There are two detectors, one near Livingston, Louisiana and one in Washington State near Hanford. A third detector would allow for triangulation of the direction of the signal, as an event gets to the detectors as slightly different times. Little did I know (or they, for that matter) that their experiment would get positive results within the year almost as soon as they turned it on (actually during final testing). They detected the gravitational wave signature of two colliding black holes on Sept. 14, 2015. Then they detected a second event on Dec. 26, 2015. Here is a link to the press release: https://www.ligo.caltech.edu/news/ligo20160615
For the first time, we have something besides light to look at – we have waves to hear.

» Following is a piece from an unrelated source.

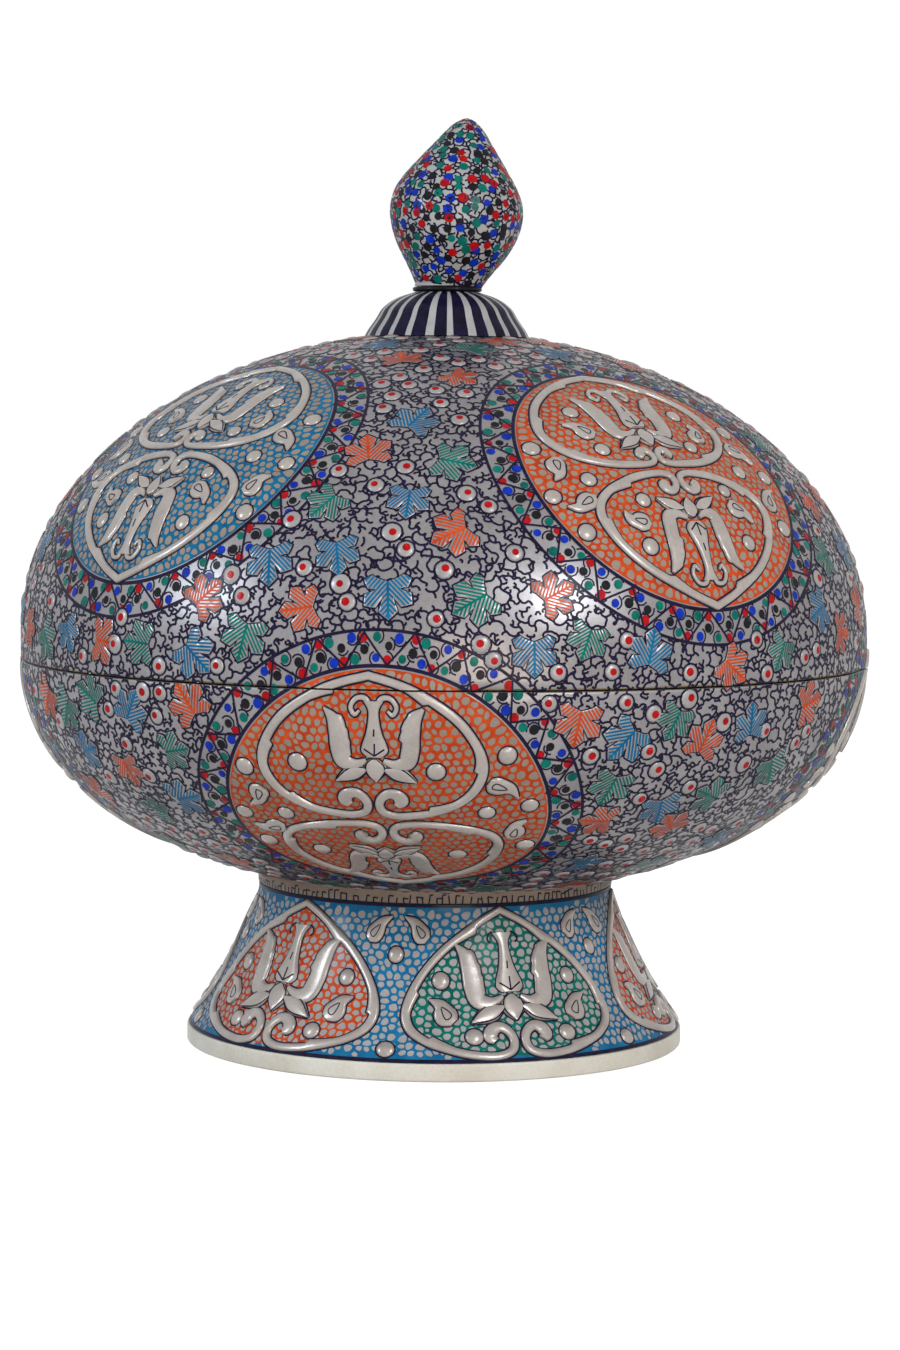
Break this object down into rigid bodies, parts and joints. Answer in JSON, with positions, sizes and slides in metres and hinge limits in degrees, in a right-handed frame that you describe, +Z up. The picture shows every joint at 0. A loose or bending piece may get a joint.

It’s like using sight all your life and suddenly discovering that you have ears. Both detections agree perfectly with General Relativity. Looks like we can’t throw out Einstein yet.
When the session ended at 6:00, we took photos with all the NITARP students by the poster in a whole group and by schools. We packed up everything and headed back to the hotel. On the way downstairs at the top of the escalator was the big AAS sign, so we stopped and took photos in front of it for posterity.
Some of the group are heading back first thing in the morning, including Kendall, who is actually here as her family moves to Washington, D.C., where her father will be heading up the Washington Seminar Program for BYU. She has an early flight to Reagan National Airport. We decided to have a last dinner together as an entire NITARP group, and we found a nice Asian Fusion restaurant across the street from the hotel. The food was good but a bit small in portions, so we decided we wanted to top off the meal with crepes. We walked back to the convention center where there is a crepe shop that the students had already tried out, and I got a delicious chocolate and cream crepe. We said our goodbyes and headed back to the hotel.
I had schoolwork to do but was exhausted, so I crashed again.